# [SOURCE MATERIAL]

§

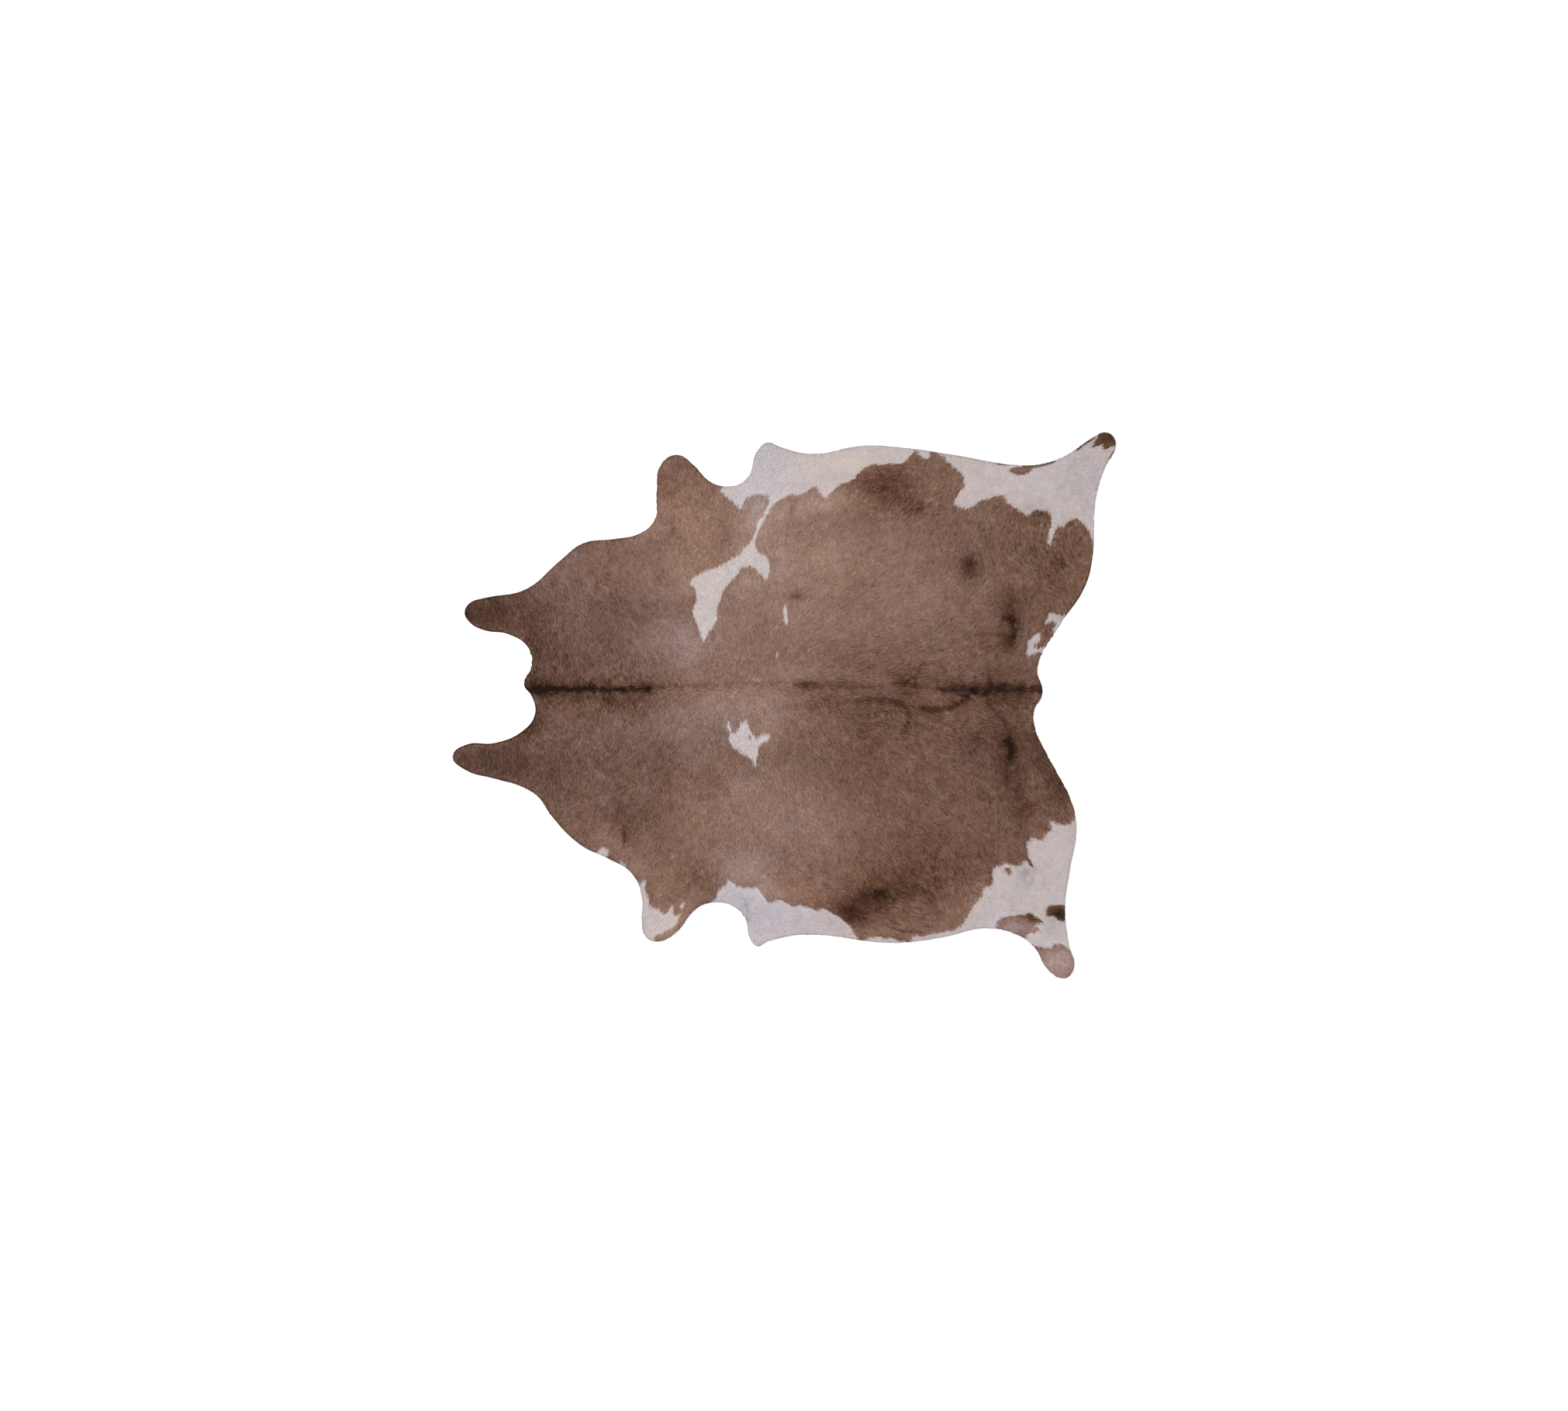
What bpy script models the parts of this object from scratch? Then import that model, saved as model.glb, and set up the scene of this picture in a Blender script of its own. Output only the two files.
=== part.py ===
"""Cowhide rug: one whole hide, cut from a single animal, lying flat with the hair side up.

Frame: metres, +X along the back from the neck to the tail, +Y to the animal's right side, +Z up.
The origin is on the flat underside, in the middle of the hide's length and width.
"""
import math
from collections import namedtuple

import bmesh
import bpy
from mathutils.kdtree import KDTree

# ---- driving dimensions -------------------------------------------------------------------------
LENGTH = 2.308            # from the tip of the left neck lug to the tip of the right hind leg
LEATHER = 0.0022          # tanned skin at the cut edge
NAP_EDGE = 0.0010         # hair lying over the cut edge
NAP_BODY = 0.0028         # hair lying on the body of the hide
EDGE_ROUND = 0.006        # from the cut edge to where the coat has half its height
EDGE_FADE = 0.024         # from the cut edge to where the coat has its full height
SWELL_FADE = 0.090        # from the cut edge to where the leather may swell freely
GRID = 0.055              # spacing of the lines that carry the relief
EDGE_STEPS = 5            # straight steps between two places on the cut edge

# ---- the cut edge -------------------------------------------------------------------------------
# Clockwise seen from above. Each place is (along, across): thousandths of a metre from the middle of
# the length towards the tail, and from the middle of the width towards the animal's right side,
# on a hide that is TABLE_LENGTH long. The edge runs through the places as one smooth curve.
TABLE_LENGTH = 2308
EDGE = {
    "right neck lug": (
        (-1112, 324), (-1094, 357), (-1040, 375), (-900, 404)),
    "right neck edge": (
        (-780, 504), (-700, 565), (-590, 580), (-500, 600)),
    "right foreleg": (
        (-450, 646), (-444, 740), (-427, 841), (-373, 873), (-317, 839), (-257, 779)),
    "right flank notch": (
        (-190, 763), (-133, 786)),
    "right flank point": (
        (-93, 886), (-57, 916), (-18, 902)),
    "right belly edge": (
        (95, 876), (273, 904), (400, 899), (600, 871), (821, 836)),
    "right hind leg": (
        (905, 842), (985, 872), (1075, 934), (1121, 951), (1149, 932), (1154, 899), (1118, 832)),
    "right rump": (
        (1083, 710), (1077, 533), (1050, 416), (948, 262)),
    "tail cut": (
        (881, 128), (900, 53), (895, 26), (872, -12), (871, -70)),
    "left rump": (
        (906, -153), (1006, -350), (1017, -440), (994, -575), (978, -700)),
    "left hind leg": (
        (986, -800), (997, -854), (1010, -888), (999, -936), (973, -950), (916, -918),
        (872, -844)),
    "left belly edge": (
        (800, -794), (700, -775), (560, -805), (389, -826), (64, -797), (-25, -812)),
    "left flank point": (
        (-64, -824), (-92, -839), (-116, -818)),
    "left flank notch": (
        (-138, -737), (-172, -701), (-232, -685), (-300, -703)),
    "left foreleg": (
        (-382, -796), (-446, -822), (-483, -803), (-495, -735), (-492, -680)),
    "left neck edge": (
        (-530, -584), (-608, -535), (-708, -486), (-815, -377), (-850, -324)),
    "left neck lug": (
        (-905, -286), (-1010, -254), (-1108, -225), (-1154, -176), (-1106, -135), (-1010, -130)),
    "neck cut": (
        (-912, -89), (-868, -30), (-879, 32), (-906, 72), (-878, 138), (-892, 202),
        (-965, 249), (-1040, 260), (-1095, 289)),
}

# ---- soft unevenness of the leather, seen on the hair side ----------------------------------------
# Middle, half length, half width and rise in thousandths of a metre, turn in degrees from +X.
Swell = namedtuple("Swell", "along across half_length half_width turn rise")
SWELLS = {
    "neck ridge": Swell(-690, 60, 280, 50, 0, 1.4),
    "loin ridge": Swell(650, 58, 300, 60, 0, 1.2),
    "right shoulder": Swell(-470, 400, 200, 120, 35, 0.9),
    "left shoulder": Swell(-500, -290, 200, 120, -35, 0.9),
    "right foreleg pit": Swell(-190, 640, 150, 60, 50, 0.8),
    "left foreleg pit": Swell(-190, -590, 150, 60, -50, 0.8),
    "right flank fold": Swell(-20, 830, 110, 50, 70, 0.7),
    "left flank fold": Swell(-60, -720, 110, 50, -70, 0.7),
    "right rump": Swell(700, 460, 240, 150, 60, 1.0),
    "left rump": Swell(720, -300, 240, 150, -60, 1.0),
    "right hind shank": Swell(1040, 850, 170, 60, 58, 1.1),
    "left hind shank": Swell(930, -800, 150, 60, -70, 1.1),
}

COAT_BROWN = (0.188, 0.112, 0.084, 1.0)
COAT_ROUGHNESS = 0.72


def table_to_metres(value):
    """A table value as metres on a hide that is LENGTH long."""
    return value * LENGTH / TABLE_LENGTH


def smooth_step(value):
    """0 to 1 with level ends, for a value that runs from 0 to 1."""
    value = min(max(value, 0.0), 1.0)
    return value * value * (3.0 - 2.0 * value)


def coat_material():
    """The coat's brown, plain and rough."""
    material = bpy.data.materials.new("brown coat")
    material.use_nodes = True
    shader = material.node_tree.nodes["Principled BSDF"]
    shader.inputs["Base Color"].default_value = COAT_BROWN
    shader.inputs["Roughness"].default_value = COAT_ROUGHNESS
    shader.inputs["Metallic"].default_value = 0.0
    material.diffuse_color = COAT_BROWN
    return material


def cut_edge_curve(collection):
    """The cut edge as a filled flat curve through the table's places."""
    curve = bpy.data.curves.new("cut edge", "CURVE")
    curve.dimensions = "2D"
    curve.fill_mode = "BOTH"
    curve.resolution_u = EDGE_STEPS
    places = [place for stretch in EDGE.values() for place in stretch]
    spline = curve.splines.new("BEZIER")
    spline.bezier_points.add(len(places) - 1)
    spline.use_cyclic_u = True
    for point, (along, across) in zip(spline.bezier_points, places):
        point.co = (table_to_metres(along), table_to_metres(across), 0.0)
        point.handle_left_type = "AUTO"
        point.handle_right_type = "AUTO"
    edge = bpy.data.objects.new("cut edge", curve)
    collection.objects.link(edge)
    bpy.context.view_layer.update()
    return edge


def flat_blank(edge):
    """The outline as one flat face in a bmesh, facing up; the curve is used up."""
    evaluated = edge.evaluated_get(bpy.context.evaluated_depsgraph_get())
    flat = bpy.data.meshes.new_from_object(evaluated)
    blank = bmesh.new()
    blank.from_mesh(flat)
    bmesh.ops.remove_doubles(blank, verts=blank.verts, dist=0.00001)
    bmesh.ops.dissolve_faces(blank, faces=blank.faces)
    face = blank.faces[:][0]
    face.normal_update()
    if face.normal.z < 0.0:
        face.normal_flip()
    curve = edge.data
    bpy.data.objects.remove(edge)
    bpy.data.curves.remove(curve)
    bpy.data.meshes.remove(flat)
    return blank


def swell_height(x, y):
    """How far the leather's soft swells lift the hair side at a place."""
    height = 0.0
    for swell in SWELLS.values():
        turn = math.radians(swell.turn)
        dx = x - table_to_metres(swell.along)
        dy = y - table_to_metres(swell.across)
        lengthwise = dx * math.cos(turn) + dy * math.sin(turn)
        crosswise = dy * math.cos(turn) - dx * math.sin(turn)
        reach = ((lengthwise / table_to_metres(swell.half_length)) ** 2
                 + (crosswise / table_to_metres(swell.half_width)) ** 2)
        height += table_to_metres(swell.rise) * math.exp(-reach)
    return height


def hair_side_height(x, y, from_edge):
    """Height of the coat's surface over the floor."""
    rounding = 0.5 * smooth_step(from_edge / EDGE_ROUND)
    fading = 0.5 * smooth_step(from_edge / EDGE_FADE)
    nap = NAP_EDGE + (NAP_BODY - NAP_EDGE) * (rounding + fading)
    return LEATHER + nap + swell_height(x, y) * smooth_step(from_edge / SWELL_FADE)


def cut_lines(blank, faces, axis):
    """Cut the faces along evenly spaced lines across one axis; returns what they have become."""
    normal = (1.0, 0.0, 0.0) if axis == 0 else (0.0, 1.0, 0.0)
    count = int(LENGTH / 2 / GRID)
    for step in range(-count, count + 1):
        place = [0.0, 0.0, 0.0]
        place[axis] = step * GRID
        edges = {edge for face in faces for edge in face.edges}
        verts = {vert for face in faces for vert in face.verts}
        cut = bmesh.ops.bisect_plane(
            blank, geom=[*faces, *edges, *verts], dist=0.0005, plane_co=place, plane_no=normal)
        faces = [part for part in cut["geom"] if isinstance(part, bmesh.types.BMFace)]
    return faces


def build_hide(collection):
    """The hide: flat underside, upright cut edge, rounded and softly uneven hair side."""
    blank = flat_blank(cut_edge_curve(collection))
    rim = KDTree(len(blank.verts))
    for index, vert in enumerate(blank.verts):
        rim.insert(vert.co, index)
    rim.balance()

    underside = blank.faces[:][0]
    raised = bmesh.ops.extrude_face_region(blank, geom=[underside], use_keep_orig=True)["geom"]
    top = next(part for part in raised if isinstance(part, bmesh.types.BMFace))
    bmesh.ops.translate(blank, verts=top.verts, vec=(0.0, 0.0, LEATHER + NAP_EDGE))
    hair_side = set(top.verts)
    before = set(blank.verts)
    for width in (EDGE_ROUND, EDGE_FADE - EDGE_ROUND):
        bmesh.ops.inset_region(blank, faces=[top], thickness=width, use_even_offset=True)
    strips = cut_lines(blank, [top], axis=0)
    cut_lines(blank, strips, axis=1)
    hair_side |= set(blank.verts) - before

    for vert in hair_side:
        x, y, _ = vert.co
        _, _, from_edge = rim.find((x, y, 0.0))
        vert.co.z = hair_side_height(x, y, from_edge)
    relief = [face for face in blank.faces if all(vert in hair_side for vert in face.verts)]
    bmesh.ops.triangulate(blank, faces=relief)
    bmesh.ops.recalc_face_normals(blank, faces=blank.faces)

    mesh = bpy.data.meshes.new("hide")
    blank.to_mesh(mesh)
    blank.free()
    mesh.shade_smooth()
    mesh.set_sharp_from_angle(angle=math.radians(40.0))
    hide = bpy.data.objects.new("hide", mesh)
    hide.data.materials.append(coat_material())
    collection.objects.link(hide)
    return hide


def main():
    for old in list(bpy.data.objects):
        bpy.data.objects.remove(old)
    collection = bpy.data.collections.new("Cowhide rug")
    bpy.context.scene.collection.children.link(collection)
    build_hide(collection)


main()
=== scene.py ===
import math

import bmesh
import bpy
import numpy as np
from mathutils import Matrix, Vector
from mathutils.bvhtree import BVHTree


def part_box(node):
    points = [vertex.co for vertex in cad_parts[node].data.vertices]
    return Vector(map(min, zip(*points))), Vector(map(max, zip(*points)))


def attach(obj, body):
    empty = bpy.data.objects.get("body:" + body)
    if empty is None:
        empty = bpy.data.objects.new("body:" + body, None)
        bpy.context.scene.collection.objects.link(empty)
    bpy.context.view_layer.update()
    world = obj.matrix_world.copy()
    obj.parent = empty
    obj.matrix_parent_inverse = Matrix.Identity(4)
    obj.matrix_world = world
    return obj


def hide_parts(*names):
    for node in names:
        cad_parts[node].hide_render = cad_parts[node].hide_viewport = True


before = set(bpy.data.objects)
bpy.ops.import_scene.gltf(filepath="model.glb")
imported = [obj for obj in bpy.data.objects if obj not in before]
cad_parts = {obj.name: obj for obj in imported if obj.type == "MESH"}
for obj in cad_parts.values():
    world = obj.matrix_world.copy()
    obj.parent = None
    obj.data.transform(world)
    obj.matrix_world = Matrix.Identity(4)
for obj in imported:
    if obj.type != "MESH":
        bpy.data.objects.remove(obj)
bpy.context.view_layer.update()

# ---- The outline ------------------------------------------------------------------
# A whole hide is trimmed along its edge with a knife, once it is tanned and stretched flat. All
# else keeps to that edge. The distance to it and the leather's swells are read off the solid.
EDGE_GRID = 0.005  # spacing of the places where the distance to the edge is kept
SWELL_GRID = 0.010  # spacing of the places where the height of the swells is kept
MARGIN = 0.06  # the kept places reach this far past the hide
LAST_PLACE = 1.001  # a grid is read to this many steps before its end
COAT_TOP = 0.0050  # height of the solid's coat where the leather lies flat
SOUNDING = 1.0  # height from which the swells are sounded
TOUCHING = 0.00001  # corners this near to one another, or to the floor, touch

solid = bmesh.new()
solid.from_mesh(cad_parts["hide"].data)
bmesh.ops.remove_doubles(solid, verts=solid.verts, dist=TOUCHING)
solid_surface = BVHTree.FromBMesh(solid)

blank = solid.copy()
walls_and_top = [face for face in blank.faces if face.calc_center_median().z > TOUCHING]
bmesh.ops.delete(blank, geom=walls_and_top, context="FACES")
bmesh.ops.dissolve_faces(blank, faces=blank.faces)
cut_edge = np.array([[vert.co.x, vert.co.y] for vert in blank.faces[:][0].verts])
low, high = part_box("hide")


def inside(x, y, loop):
    """Whether each place lies inside a closed loop of places."""
    odd = np.zeros(x.shape, bool)
    for (x0, y0), (x1, y1) in zip(loop, np.roll(loop, -1, axis=0)):
        if y0 != y1:
            crosses = (y0 > y) != (y1 > y)
            odd ^= crosses & (x < x0 + (y - y0) * (x1 - x0) / (y1 - y0))
    return odd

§

# [TASK STATEMENT]
Give back the listing exactly, please, from its first line to the line containing "from mathutils.kdtree import KDTree", inclusive, and nothing past that line.

# [EXERCISE OUTPUT]
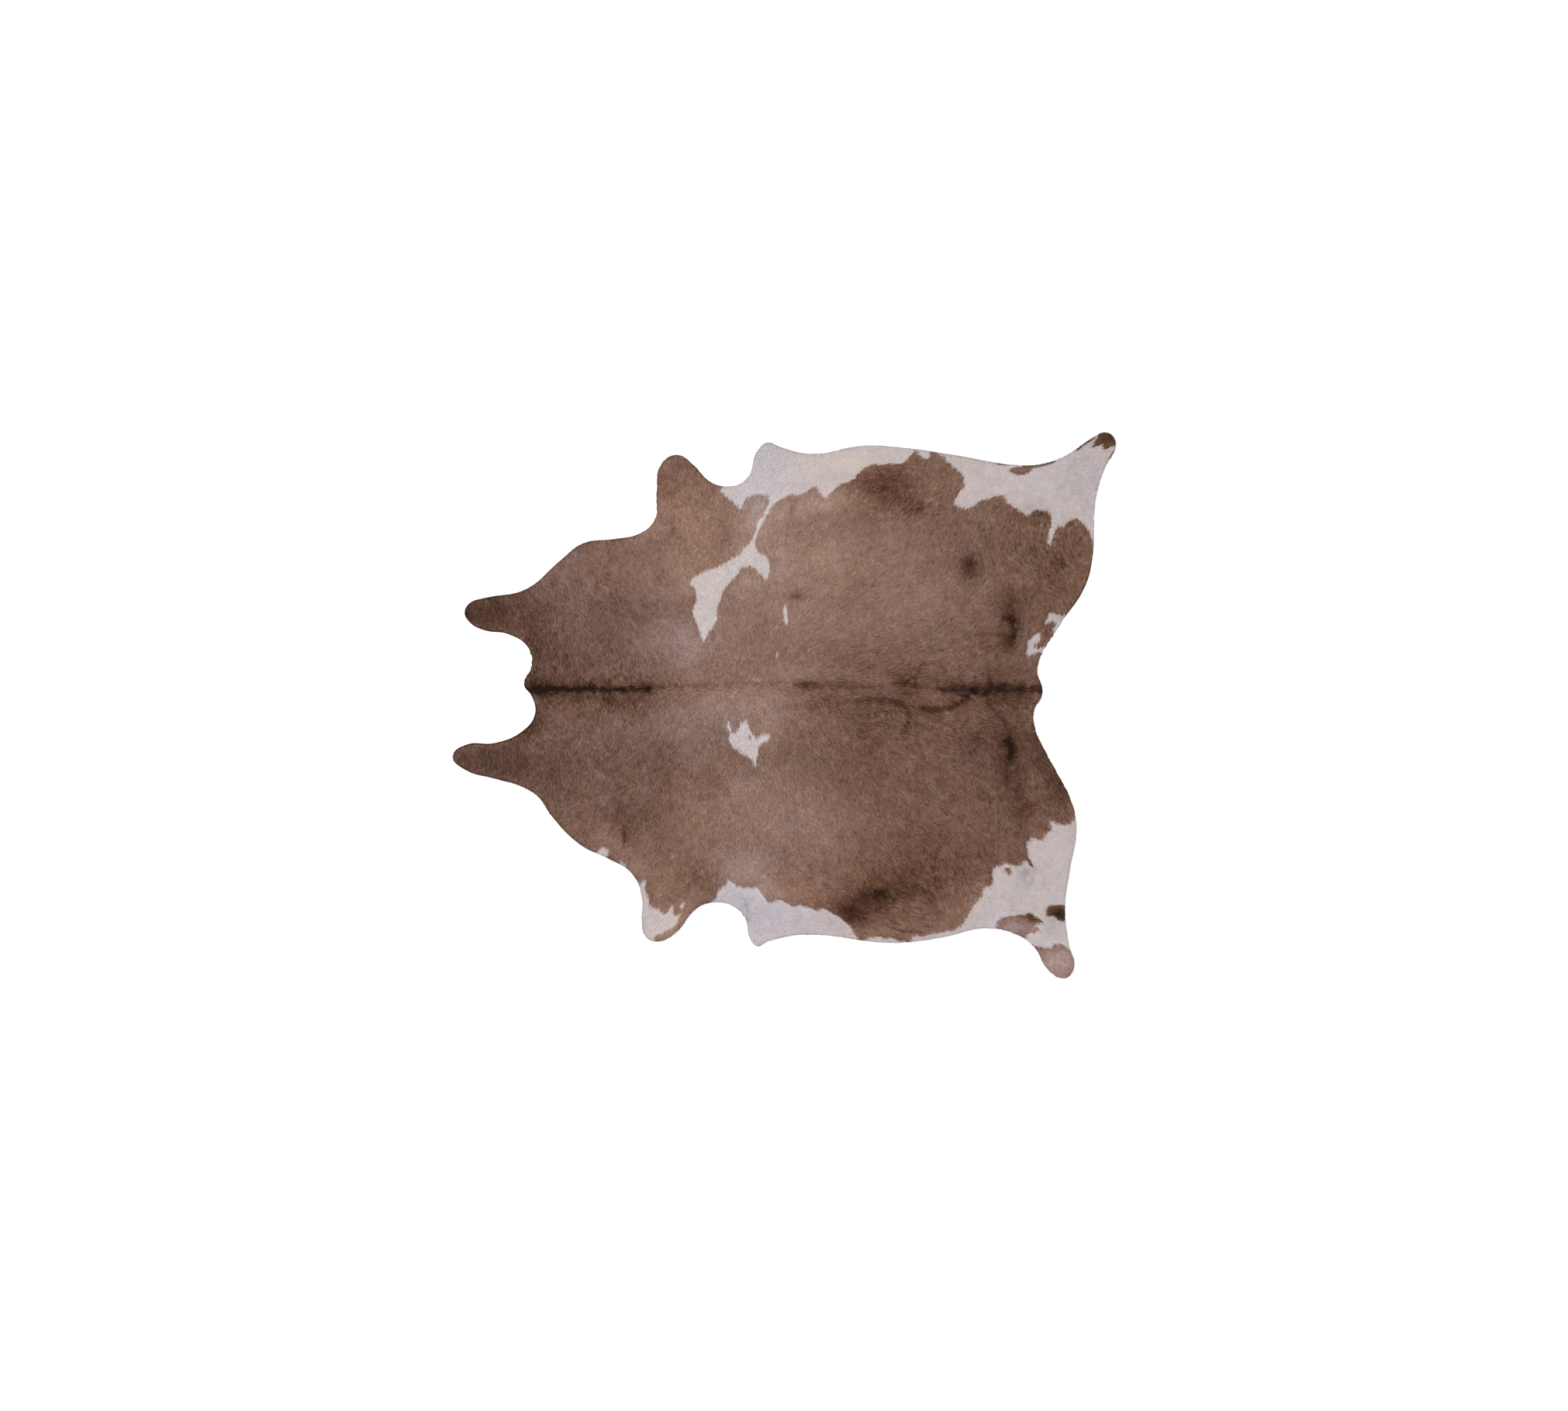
What bpy script models the parts of this object from scratch? Then import that model, saved as model.glb, and set up the scene of this picture in a Blender script of its own. Output only the two files.
=== part.py ===
"""Cowhide rug: one whole hide, cut from a single animal, lying flat with the hair side up.

Frame: metres, +X along the back from the neck to the tail, +Y to the animal's right side, +Z up.
The origin is on the flat underside, in the middle of the hide's length and width.
"""
import math
from collections import namedtuple

import bmesh
import bpy
from mathutils.kdtree import KDTree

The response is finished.